#### [EXERCISE BRIEF]
Work out the number of lines containing "parts". Give that number alone.
═══ SOURCE MATERIAL
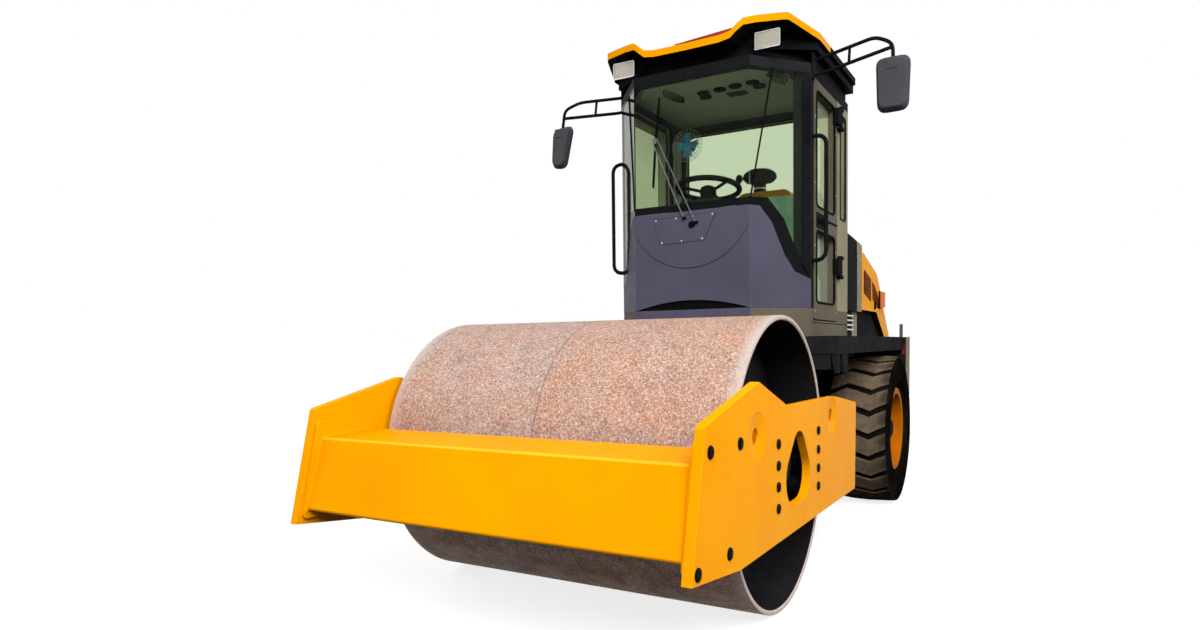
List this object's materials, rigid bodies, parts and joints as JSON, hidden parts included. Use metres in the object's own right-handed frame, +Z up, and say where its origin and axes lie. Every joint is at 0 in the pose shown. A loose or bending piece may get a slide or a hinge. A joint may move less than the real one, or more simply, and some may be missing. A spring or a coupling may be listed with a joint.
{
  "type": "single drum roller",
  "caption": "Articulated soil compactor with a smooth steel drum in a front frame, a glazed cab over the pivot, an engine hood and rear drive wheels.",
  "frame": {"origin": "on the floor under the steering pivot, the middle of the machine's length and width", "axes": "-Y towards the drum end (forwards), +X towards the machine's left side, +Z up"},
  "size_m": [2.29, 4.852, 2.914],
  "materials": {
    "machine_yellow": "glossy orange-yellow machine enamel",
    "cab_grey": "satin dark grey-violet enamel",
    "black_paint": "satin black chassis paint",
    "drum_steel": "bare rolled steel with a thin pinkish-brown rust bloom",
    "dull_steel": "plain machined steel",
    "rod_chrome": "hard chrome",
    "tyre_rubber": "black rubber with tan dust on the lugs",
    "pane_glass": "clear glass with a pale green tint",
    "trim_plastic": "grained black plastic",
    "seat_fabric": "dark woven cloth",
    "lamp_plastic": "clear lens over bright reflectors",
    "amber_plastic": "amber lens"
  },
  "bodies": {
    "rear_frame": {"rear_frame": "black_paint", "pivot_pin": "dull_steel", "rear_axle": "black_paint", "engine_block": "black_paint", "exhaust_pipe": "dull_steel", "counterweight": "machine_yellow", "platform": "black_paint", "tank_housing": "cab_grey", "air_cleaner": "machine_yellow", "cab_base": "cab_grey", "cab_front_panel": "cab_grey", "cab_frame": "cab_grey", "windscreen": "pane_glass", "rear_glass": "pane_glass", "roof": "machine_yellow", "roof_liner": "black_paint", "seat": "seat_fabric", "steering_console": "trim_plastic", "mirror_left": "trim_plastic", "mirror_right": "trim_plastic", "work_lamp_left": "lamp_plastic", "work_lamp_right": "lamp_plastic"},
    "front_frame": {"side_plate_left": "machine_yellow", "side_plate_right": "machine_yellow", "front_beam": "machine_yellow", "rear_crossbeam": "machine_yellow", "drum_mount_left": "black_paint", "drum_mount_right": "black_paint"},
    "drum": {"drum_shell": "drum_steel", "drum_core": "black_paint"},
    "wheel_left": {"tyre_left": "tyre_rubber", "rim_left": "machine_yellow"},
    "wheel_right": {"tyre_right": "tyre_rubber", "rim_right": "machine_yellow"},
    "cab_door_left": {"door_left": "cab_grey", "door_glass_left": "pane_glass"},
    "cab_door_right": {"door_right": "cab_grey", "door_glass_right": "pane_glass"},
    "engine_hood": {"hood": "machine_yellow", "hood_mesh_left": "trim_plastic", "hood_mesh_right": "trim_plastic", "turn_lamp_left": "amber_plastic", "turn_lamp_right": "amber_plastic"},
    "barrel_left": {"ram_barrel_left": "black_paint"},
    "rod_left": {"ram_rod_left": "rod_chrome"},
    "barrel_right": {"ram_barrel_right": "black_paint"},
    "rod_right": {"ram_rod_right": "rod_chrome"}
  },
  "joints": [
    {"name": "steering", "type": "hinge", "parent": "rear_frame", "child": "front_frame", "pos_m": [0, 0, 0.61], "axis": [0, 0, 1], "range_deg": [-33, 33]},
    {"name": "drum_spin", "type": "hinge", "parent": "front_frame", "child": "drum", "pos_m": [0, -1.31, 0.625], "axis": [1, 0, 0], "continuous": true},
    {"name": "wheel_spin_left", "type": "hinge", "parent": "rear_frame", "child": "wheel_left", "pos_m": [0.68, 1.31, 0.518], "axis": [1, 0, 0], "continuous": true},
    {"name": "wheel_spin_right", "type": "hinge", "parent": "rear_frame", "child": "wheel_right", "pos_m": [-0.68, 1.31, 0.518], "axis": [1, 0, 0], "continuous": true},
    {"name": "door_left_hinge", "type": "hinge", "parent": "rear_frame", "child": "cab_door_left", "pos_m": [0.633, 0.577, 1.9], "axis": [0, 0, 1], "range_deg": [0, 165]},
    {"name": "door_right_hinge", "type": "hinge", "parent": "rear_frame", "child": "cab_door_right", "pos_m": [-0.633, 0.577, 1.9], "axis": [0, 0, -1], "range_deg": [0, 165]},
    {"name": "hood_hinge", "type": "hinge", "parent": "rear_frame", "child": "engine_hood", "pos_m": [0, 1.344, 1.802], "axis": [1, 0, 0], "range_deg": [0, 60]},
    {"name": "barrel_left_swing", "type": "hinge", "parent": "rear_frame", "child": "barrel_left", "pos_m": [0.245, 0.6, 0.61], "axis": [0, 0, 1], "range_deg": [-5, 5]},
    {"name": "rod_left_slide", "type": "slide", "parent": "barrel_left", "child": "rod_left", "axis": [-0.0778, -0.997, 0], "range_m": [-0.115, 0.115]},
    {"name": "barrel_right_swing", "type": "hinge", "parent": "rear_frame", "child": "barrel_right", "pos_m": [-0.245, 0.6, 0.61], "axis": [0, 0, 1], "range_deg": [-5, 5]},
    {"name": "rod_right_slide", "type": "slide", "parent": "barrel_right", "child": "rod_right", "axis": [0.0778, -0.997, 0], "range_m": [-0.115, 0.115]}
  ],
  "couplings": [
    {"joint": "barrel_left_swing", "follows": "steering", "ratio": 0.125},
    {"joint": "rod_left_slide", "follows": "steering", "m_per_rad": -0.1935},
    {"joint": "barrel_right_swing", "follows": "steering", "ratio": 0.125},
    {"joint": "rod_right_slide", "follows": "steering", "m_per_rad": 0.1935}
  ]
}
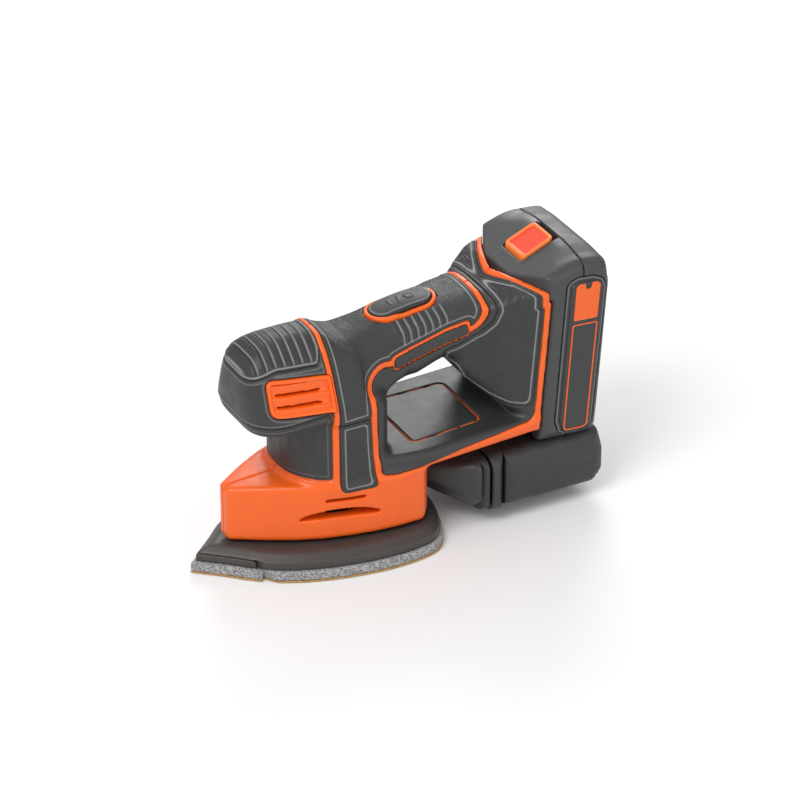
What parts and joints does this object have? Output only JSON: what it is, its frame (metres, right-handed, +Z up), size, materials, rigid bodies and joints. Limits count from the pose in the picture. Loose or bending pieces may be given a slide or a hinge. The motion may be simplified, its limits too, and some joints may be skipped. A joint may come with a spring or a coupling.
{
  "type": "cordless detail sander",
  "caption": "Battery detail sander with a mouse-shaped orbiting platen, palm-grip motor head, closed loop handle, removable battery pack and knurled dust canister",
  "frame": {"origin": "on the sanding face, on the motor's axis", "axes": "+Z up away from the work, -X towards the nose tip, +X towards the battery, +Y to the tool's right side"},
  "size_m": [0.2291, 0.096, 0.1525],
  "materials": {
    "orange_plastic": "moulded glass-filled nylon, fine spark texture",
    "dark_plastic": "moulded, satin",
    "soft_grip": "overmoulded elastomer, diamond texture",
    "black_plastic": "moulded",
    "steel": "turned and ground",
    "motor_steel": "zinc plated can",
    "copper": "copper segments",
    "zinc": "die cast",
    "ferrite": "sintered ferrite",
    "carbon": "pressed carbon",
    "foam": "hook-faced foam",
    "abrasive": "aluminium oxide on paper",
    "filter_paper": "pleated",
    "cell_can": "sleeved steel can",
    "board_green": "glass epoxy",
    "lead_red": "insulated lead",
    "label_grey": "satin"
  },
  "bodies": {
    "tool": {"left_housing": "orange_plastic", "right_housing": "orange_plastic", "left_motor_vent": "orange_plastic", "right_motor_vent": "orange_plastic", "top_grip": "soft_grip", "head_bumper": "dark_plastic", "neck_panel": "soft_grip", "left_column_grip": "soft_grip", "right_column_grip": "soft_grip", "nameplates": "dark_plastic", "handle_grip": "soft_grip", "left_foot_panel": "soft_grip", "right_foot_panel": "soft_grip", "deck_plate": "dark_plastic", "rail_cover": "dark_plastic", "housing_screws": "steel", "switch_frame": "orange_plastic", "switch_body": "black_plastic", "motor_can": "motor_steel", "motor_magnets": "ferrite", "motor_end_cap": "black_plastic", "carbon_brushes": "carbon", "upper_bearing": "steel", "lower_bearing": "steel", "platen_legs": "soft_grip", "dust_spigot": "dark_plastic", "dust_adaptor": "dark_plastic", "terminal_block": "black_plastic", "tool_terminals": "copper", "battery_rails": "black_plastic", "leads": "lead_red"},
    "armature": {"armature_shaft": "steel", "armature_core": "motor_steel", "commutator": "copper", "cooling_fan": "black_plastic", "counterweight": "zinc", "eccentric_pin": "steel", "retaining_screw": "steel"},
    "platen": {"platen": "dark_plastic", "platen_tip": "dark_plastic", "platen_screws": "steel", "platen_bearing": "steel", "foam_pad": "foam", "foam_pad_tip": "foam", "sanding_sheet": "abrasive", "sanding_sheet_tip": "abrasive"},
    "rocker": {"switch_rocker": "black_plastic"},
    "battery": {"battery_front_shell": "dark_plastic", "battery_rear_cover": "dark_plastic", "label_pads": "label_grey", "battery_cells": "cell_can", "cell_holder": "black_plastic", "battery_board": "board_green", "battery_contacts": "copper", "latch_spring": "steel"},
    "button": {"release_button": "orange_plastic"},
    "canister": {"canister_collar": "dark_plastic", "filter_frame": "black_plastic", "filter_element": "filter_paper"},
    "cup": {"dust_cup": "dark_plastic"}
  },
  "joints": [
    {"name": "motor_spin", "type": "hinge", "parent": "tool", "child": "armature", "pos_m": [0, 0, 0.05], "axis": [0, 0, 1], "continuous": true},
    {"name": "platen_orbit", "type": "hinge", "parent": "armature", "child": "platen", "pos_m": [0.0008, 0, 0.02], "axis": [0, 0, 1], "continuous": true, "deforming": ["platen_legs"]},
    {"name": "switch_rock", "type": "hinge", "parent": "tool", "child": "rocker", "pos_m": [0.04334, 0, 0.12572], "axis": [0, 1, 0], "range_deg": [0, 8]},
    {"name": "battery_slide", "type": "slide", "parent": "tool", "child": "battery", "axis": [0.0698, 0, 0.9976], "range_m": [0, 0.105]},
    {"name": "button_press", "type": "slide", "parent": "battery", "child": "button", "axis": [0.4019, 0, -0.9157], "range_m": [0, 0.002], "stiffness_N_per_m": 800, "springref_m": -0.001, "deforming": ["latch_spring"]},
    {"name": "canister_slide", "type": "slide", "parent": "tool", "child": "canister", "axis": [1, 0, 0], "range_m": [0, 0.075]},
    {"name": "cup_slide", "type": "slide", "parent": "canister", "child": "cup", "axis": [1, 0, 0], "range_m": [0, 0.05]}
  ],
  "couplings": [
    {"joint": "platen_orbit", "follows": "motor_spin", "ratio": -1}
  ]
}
══════
#### [CORRECT OUTPUT]
2